> [Given information]:
┌──

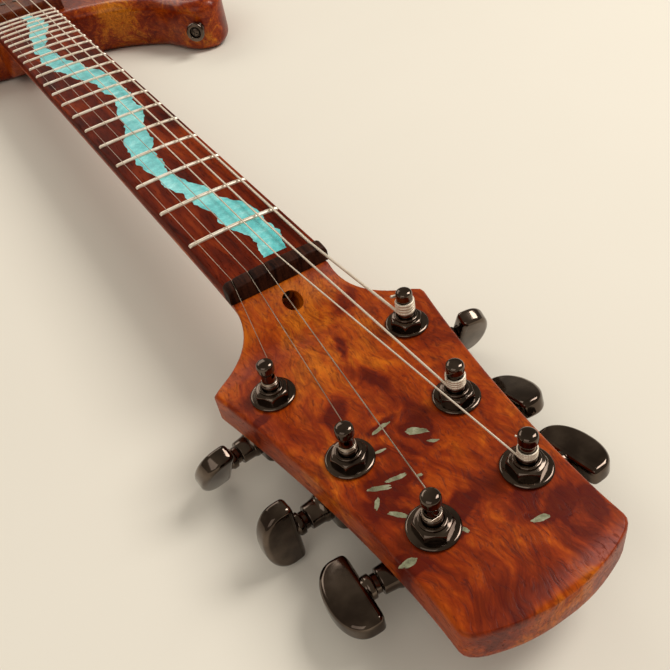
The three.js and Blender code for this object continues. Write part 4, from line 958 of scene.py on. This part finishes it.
def string(i, finish):
    path = string_path(i)
    sides = 10
    made = solid(f"string_wire_{i + 1}", together(
        tube(path, STRING_SIZES[i] / 2, sides),
        moved(bar(2, 0, 3, 48, 0.5), (string_line(i)[2].x, HOLE_ROW, 4.4)),
    ))
    lengths = [0]
    for a, b in zip(path, path[1:]):
        lengths.append(lengths[-1] + (b - a).length)
    held_lengths = made.data.attributes.new("along", "FLOAT", "POINT")
    for v in range(min(len(path) * sides, len(made.data.vertices))):
        held_lengths.data[v].value = lengths[v // sides]
    dress(made, finish, [f"string_{i + 1}"])


# Tuners


def key_outline():
    top = [(0, 9.2), *bezier((0, 9.2), (0, 13.5), (0.6, 13.5), (4.6, 13.5), 8)[1:],
           *bezier((4.6, 13.5), (9.9, 13.5), (13.2, 7.9), (13.2, 0), 22)]
    return [*((x, -y) for x, y in top[:-1]), *reversed(top)]


def tuner(i, metal, screw_metal):
    hand, x, y, angle = tuner_place(i)
    stand = (turn(angle, "Z"), (x, y, 0))
    side = -hand * 5
    level = HEAD_BACK - 6.5
    top = HEAD_BACK - SEAT
    boss = rounded([(0, -3), (5.2, -3), (5.2, 1.4), (4.6, 2.4), (4.3, 7), (3.4, 7), (0, 7)], 0.7)
    case = together(
        moved(slab(rounded_rectangle(17, 15, 3.4), top - 12, top, 2.4, 6), (2.3, side / 2, 0)),
        moved(turned(boss), ALONG_X, (10.8, side, level)),
        moved(slab(rounded_rectangle(6.2, 13, 3), top - 2, top, 0.5, 3), (2.3, hand * 5, 0)),
    )
    piece(f"tuner_case_{i + 1}", moved(case, *stand), metal, [f"tuner_housing_{i + 1}"])
    head = turned(rounded([(0, -1.1), (1.5, -1.1), (2.1, -0.4), (2.1, 0), (0, 0)], 0.3), 32)
    ear = (2.3, hand * 8.4, top - 2)
    slot = moved(block((-3, -0.3, -2), (3, 0.3, -0.6)), turn(37 * i, "Z"), ear, *stand)
    piece(f"tuner_fixing_{i + 1}", moved(head, ear, *stand), screw_metal, cuts=[slot])
    low = HEAD_FACE + SEAT
    washer = turned(rounded([
        (3.3, low), (8.2, low), (8.2, low + 0.7), (7.6, low + 1.1), (3.3, low + 1.1), (3.3, low),
    ], 0.3), 64)
    ring = turned(rounded([
        (3.3, low), (4.4, low), (4.4, low + 4.6), (4.0, low + 4.8), (3.3, low + 4.8), (3.3, low),
    ], 0.25), 48)
    hexagon = moved(hexagonal(11, low + 1.0, low + 3.8), turn(11 * i, "Z"))
    piece(f"tuner_collar_{i + 1}", moved(together(washer, ring, hexagon), *stand), metal,
          [f"tuner_bushing_{i + 1}"], sharp=50)
    cap = rounded([
        (0, 17.7), (3.1, 17.7), (3.1, 41.6), (2.5, 42.0), (2.5, 46.8), (3.1, 47.6), (3.1, 49.9),
        (2.9, 50.7), (2.1, 51.3), (0, 51.6),
    ], 0.45)
    hole = moved(bar(0.9, -5, 5, 20), ALONG_X, turn(40 + 50 * i, "Z"), (0, 0, 45.6))
    piece(f"tuner_stem_{i + 1}", moved(turned(cap, 56), *stand), metal, [f"tuner_post_{i + 1}"],
          body=f"post_{i + 1}", cuts=[moved(hole, *stand)])
    stem = turned(rounded([
        (0, 5.8), (2.6, 5.8), (2.6, 18.1), (3.2, 18.1), (3.2, 19.9), (4, 20.2), (4, 22.0), (3.4, 22.6),
        (3.2, 24), (0, 24),
    ], 0.35), 40)
    grip = moved(slab(key_outline(), -3.5, 3.5, 1.9, 7), (22.3, 0, 0))
    key = moved(together(moved(stem, ALONG_X), grip), turn(KEY_RESTS[i], "X"), (0, side, level), *stand)
    piece(f"tuner_button_{i + 1}", key, metal, [f"tuner_key_{i + 1}"], body=f"key_{i + 1}", sharp=50)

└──

Please print exactly what appears from the first line of the data through the line with "return [*((x, -y)", including both of those lines and nothing past them.

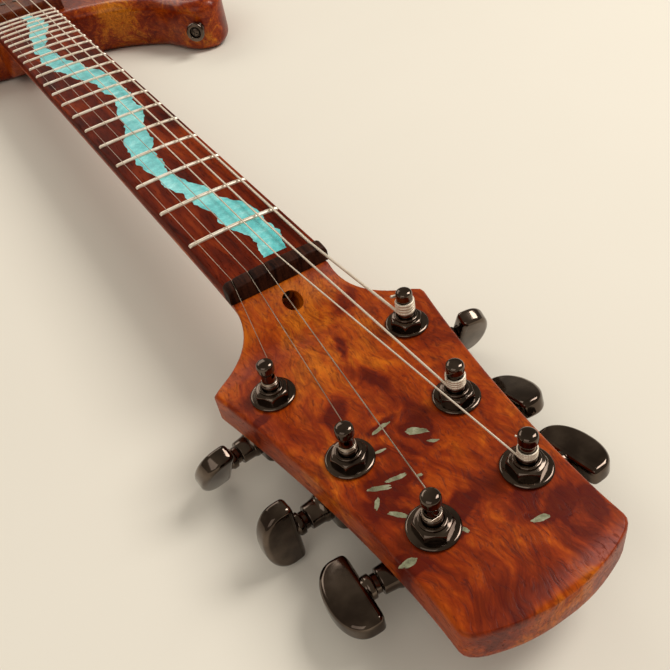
The three.js and Blender code for this object continues. Write part 4, from line 958 of scene.py on. This part finishes it.
def string(i, finish):
    path = string_path(i)
    sides = 10
    made = solid(f"string_wire_{i + 1}", together(
        tube(path, STRING_SIZES[i] / 2, sides),
        moved(bar(2, 0, 3, 48, 0.5), (string_line(i)[2].x, HOLE_ROW, 4.4)),
    ))
    lengths = [0]
    for a, b in zip(path, path[1:]):
        lengths.append(lengths[-1] + (b - a).length)
    held_lengths = made.data.attributes.new("along", "FLOAT", "POINT")
    for v in range(min(len(path) * sides, len(made.data.vertices))):
        held_lengths.data[v].value = lengths[v // sides]
    dress(made, finish, [f"string_{i + 1}"])


# Tuners


def key_outline():
    top = [(0, 9.2), *bezier((0, 9.2), (0, 13.5), (0.6, 13.5), (4.6, 13.5), 8)[1:],
           *bezier((4.6, 13.5), (9.9, 13.5), (13.2, 7.9), (13.2, 0), 22)]
    return [*((x, -y) for x, y in top[:-1]), *reversed(top)]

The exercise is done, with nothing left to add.